Personal details
- Born: 28 August 1958 (age 67) Ixopo, Natal
- Party: African National Congress

= Hilton Dennis =

South African civil servant

Hilton Anthony Dennis (born 28 August 1958) is a South African civil servant who first saw service with the African National Congress (ANC) in exile in military and intelligence roles and after 1994 with various reformed intelligence services in the new South African government. He was an ambassador for South Africa in the Department of International Relations and Cooperation.

==Early life==
Dennis was born on 28 August 1958 in Ixopo, Kwa-Zulu Natal, South Africa. He completed his Matric in 1976 at the Little Flower School in Ixopo. In 1977 he attended the University of Western Cape (UWC) studying for a bachelor's degree in Law but failed to complete it due to his involvement in political activities. Those activities forced him into exile and he left the country and joined the ANC in 1980.

==Exile==
By 1981, he was in Angola receiving military training with Umkhonto we Sizwe (MK), the armed wing of the ANC. As part of the ANC's Department of National Intelligence and Security, he then received counter-intelligence training from 1982 by the Stasi in the German Democratic Republic. In 1983, he was appointed the ANC's Counter-Intelligence representative in Tanzania and in 1984 redeployed to Lusaka, Zambia as a counter-intelligence analyst. From 1987 until 1990, his role was as head of the counter-intelligence investigation unit in Lusaka in the renamed Department of Intelligence and Security. After the unbanning of the ANC, he returned to South Africa in 1991 and served with the organisation in KwaZulu-Natal during the negotiation period leading up to the first democratic elections in South Africa in 1994.

==Career after 1994==
Following the 1994 democratic elections in South Africa, in 1995 Dennis joined the National Intelligence Agency now known as the Domestic Intelligence Service of the State Security Agency.

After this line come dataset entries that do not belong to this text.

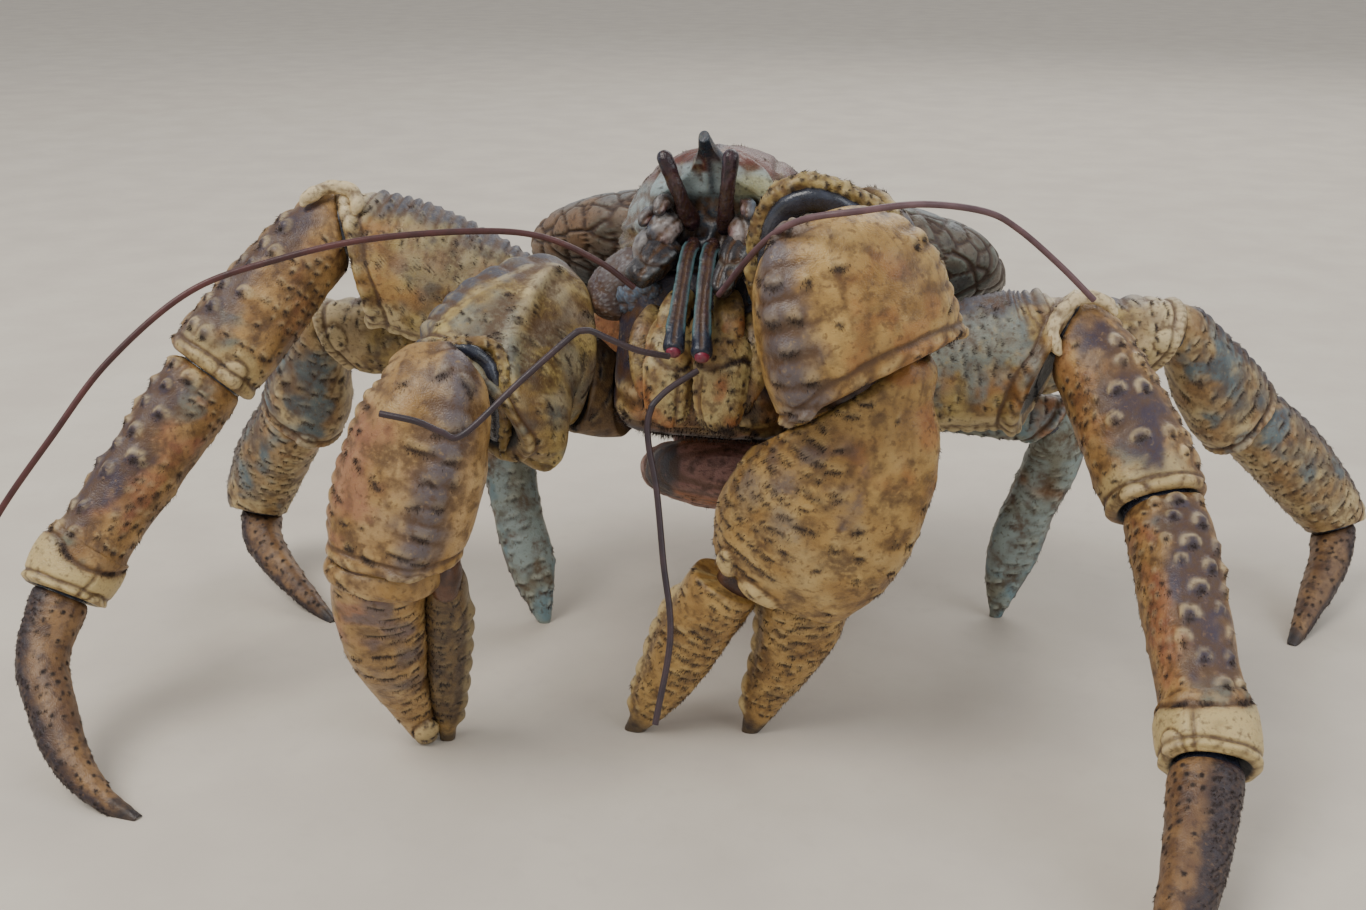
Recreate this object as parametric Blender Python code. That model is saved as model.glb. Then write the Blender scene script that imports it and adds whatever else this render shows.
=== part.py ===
"""A life-size coconut crab resting on its feet and claw tips, one closed object for each part of the body.

X points to the animal's left, the head faces -Y and the floor is z = 0. Places are given in
millimetres from a point on the floor under the chest, and the meshes are in metres.
"""

import math
import random

import bmesh
import bpy
from mathutils import Matrix, Vector

MM = 0.001
GAP = 0.3
SEED = 7
REACH = 20.0

# The middle of the whole stance, which becomes the origin on the floor.
CENTRE = Vector((7.5, -36.4, 0.0))

# The trunk stands at this height, turned nose up.
BODY_HEIGHT = 130.0
NOSE_UP = math.radians(22.0)
FORWARD = Vector((0.0, -math.cos(NOSE_UP), math.sin(NOSE_UP)))
UPWARD = Vector((0.0, math.sin(NOSE_UP), math.cos(NOSE_UP)))
SIDEWAYS = Vector((1.0, 0.0, 0.0))
DOWN = Vector((0.0, 0.0, -1.0))
FLOOR = Vector((0.0, 0.0, 0.0))

# Broad sides of the limbs look this way, towards the front.
FRONT = Vector((0.2, -0.92, 0.34))

# Trunk sizes, measured in the trunk's own frame.
TRUNK_HALF_WIDTH = 33.0
HEAD_BACK = 22.0
FACE = 84.0
HEAD_FLOOR = -40.0
HEAD_TOP = 12.0
STERNUM_TOP = 2.0
STERNUM_FLOOR = -36.0
STERNUM_BACK = -62.0
MIDLINE_HALF_WIDTH = 18.0
ABDOMEN_TURN = -100.0
ABDOMEN_TOP = 16.0
ABDOMEN_END = -28.0
LOBE_CENTRE = 9.0
LOBE_RISE = 17.0

# Colours of the shell, from cream and tan to the dark head.
TAN = (0.50, 0.30, 0.11)
OCHRE = (0.58, 0.33, 0.10)
CREAM = (0.62, 0.48, 0.28)
BROWN = (0.20, 0.10, 0.06)
MAUVE = (0.32, 0.17, 0.14)
BLUE_GREY = (0.22, 0.30, 0.34)
RUST = (0.33, 0.15, 0.07)
DARK = (0.05, 0.035, 0.045)
TEAL = (0.06, 0.10, 0.11)
WINE = (0.18, 0.06, 0.06)


def in_body(x, forward, up):
    """A place given across, along and up the trunk."""
    return Vector((0.0, 0.0, BODY_HEIGHT)) + SIDEWAYS * x + FORWARD * forward + UPWARD * up


def clear_scene():
    for obj in list(bpy.data.objects):
        bpy.data.objects.remove(obj, do_unlink=True)


def shell(name, colour, roughness=0.5):
    """A plain shell material of one colour."""
    material = bpy.data.materials.new(name)
    material.use_nodes = True
    principled = material.node_tree.nodes["Principled BSDF"]
    principled.inputs["Base Color"].default_value = (*colour, 1.0)
    principled.inputs["Roughness"].default_value = roughness
    return material


def new_object(name, bm, collection, colour, origin=None, parent=None):
    """Turns a bmesh in millimetres into an object in metres, with its origin at its joint."""
    origin = origin if origin is not None else Vector()
    bmesh.ops.recalc_face_normals(bm, faces=bm.faces)
    bmesh.ops.translate(bm, vec=-origin, verts=bm.verts)
    bmesh.ops.scale(bm, vec=(MM, MM, MM), verts=bm.verts)
    mesh = bpy.data.meshes.new(name)
    bm.to_mesh(mesh)
    bm.free()
    mesh.shade_smooth()
    mesh.set_sharp_from_angle(angle=math.radians(40.0))
    mesh.materials.append(shell(name + "_shell", colour))
    obj = bpy.data.objects.new(name, mesh)
    obj.location = (origin - CENTRE) * MM
    obj.parent = parent
    collection.objects.link(obj)
    return obj


def loft(rings):
    """A closed bmesh through rings of equal length, with a flat face at each end."""
    bm = bmesh.new()
    layers = [[bm.verts.new(point) for point in ring] for ring in rings]
    count = len(rings[0])
    for lower, upper in zip(layers[:-1], layers[1:]):
        for k in range(count):
            m = (k + 1) % count
            bm.faces.new((lower[k], lower[m], upper[m], upper[k]))
    bm.faces.new(layers[0])
    bm.faces.new(layers[-1])
    bmesh.ops.recalc_face_normals(bm, faces=bm.faces)
    return bm


def cut(bm, point, normal):
    """Takes away what lies beyond a plane and closes the cut with one flat face."""
    everything = bm.verts[:] + bm.edges[:] + bm.faces[:]
    bmesh.ops.bisect_plane(
        bm, geom=everything, plane_co=point, plane_no=normal, clear_outer=True, dist=0.0001
    )
    rim = [edge for edge in bm.edges if edge.is_boundary]
    if rim:
        bmesh.ops.edgeloop_fill(bm, edges=rim)


def rounded(cosine, power):
    return math.copysign(abs(cosine) ** power, cosine)


def smooth_path(points, sizes, steps):
    """Points and sizes on a smooth curve through the given ones."""
    ends = [points[0] * 2 - points[1]] + list(points) + [points[-1] * 2 - points[-2]]
    path = []
    grown = []
    for i in range(len(points) - 1):
        a, b, c, d = ends[i : i + 4]
        for step in range(steps):
            t = step / steps
            bend = (c - a) * t + (2 * a - 5 * b + 4 * c - d) * t**2 + (3 * b - a - 3 * c + d) * t**3
            path.append(b + bend * 0.5)
            grown.append(tuple(p + (q - p) * t for p, q in zip(sizes[i], sizes[i + 1])))
    path.append(points[-1])
    grown.append(sizes[-1])
    return path, grown


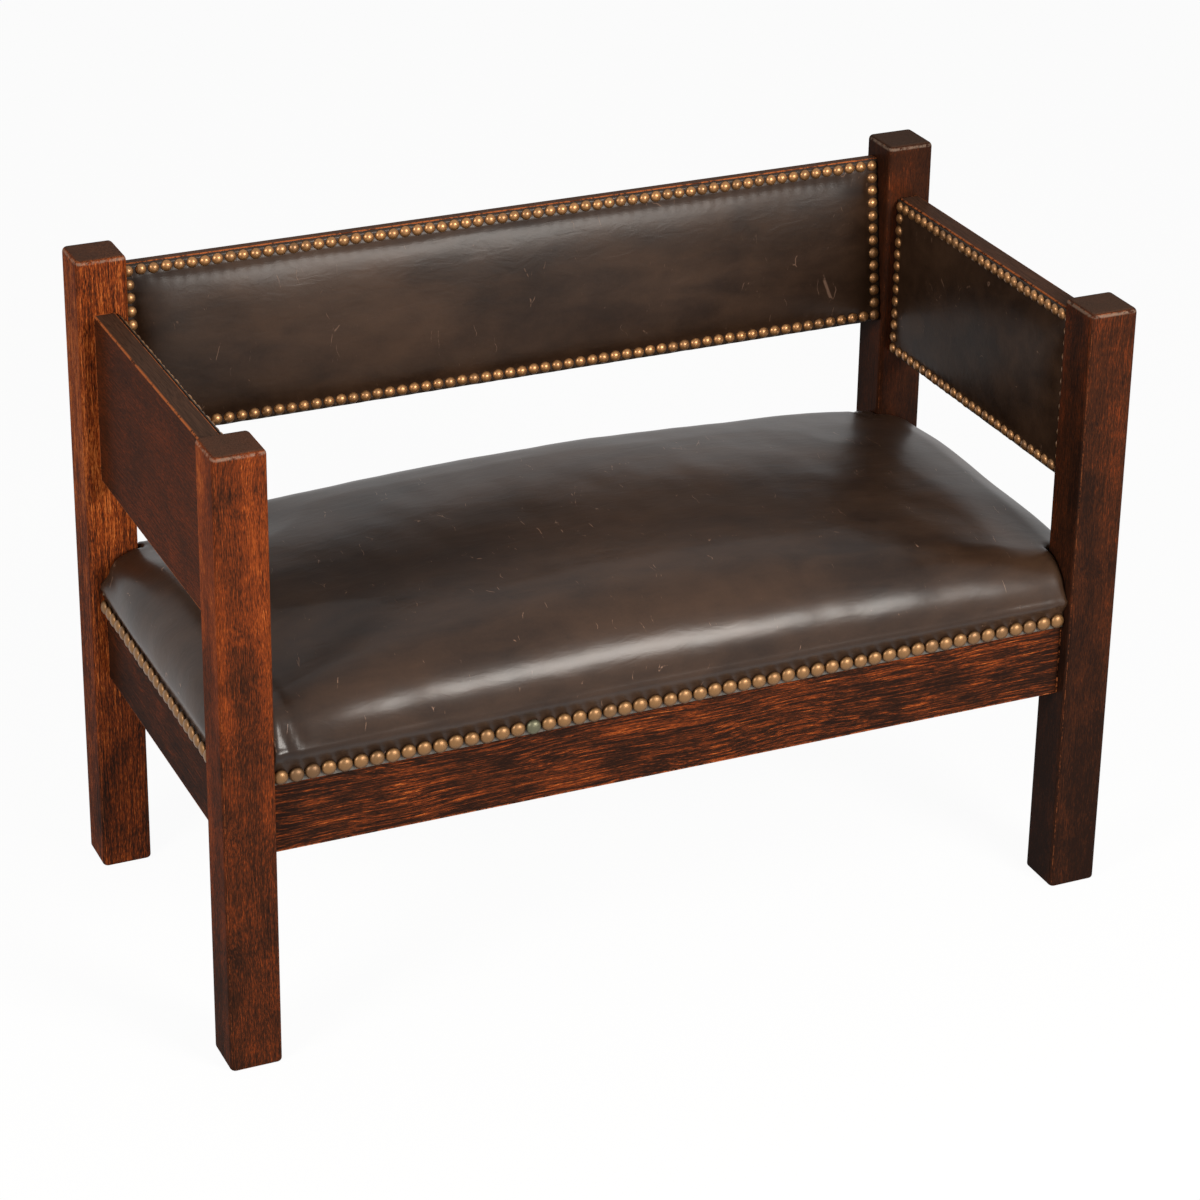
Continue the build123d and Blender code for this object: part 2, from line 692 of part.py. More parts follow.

He found himself in the role of Deputy General Manager, Counter Espionage. By 1998 he had been promoted to General Manager, Counter Espionage tasked with the organising the service's strategic approach and management of counter-intelligence. He was then promoted to the position of Director-General of the South African Secret Service in 1999 replacing Billy Masetlha who was moved to other areas of the civil service. Dennis remained with South African Security Service, now known as the Foreign Intelligence Service of the State Security Agency, until 2009. In 2010, Hilton Dennis was appointed South African Ambassador to the Republic of Korea, a position he held until the end of 2014.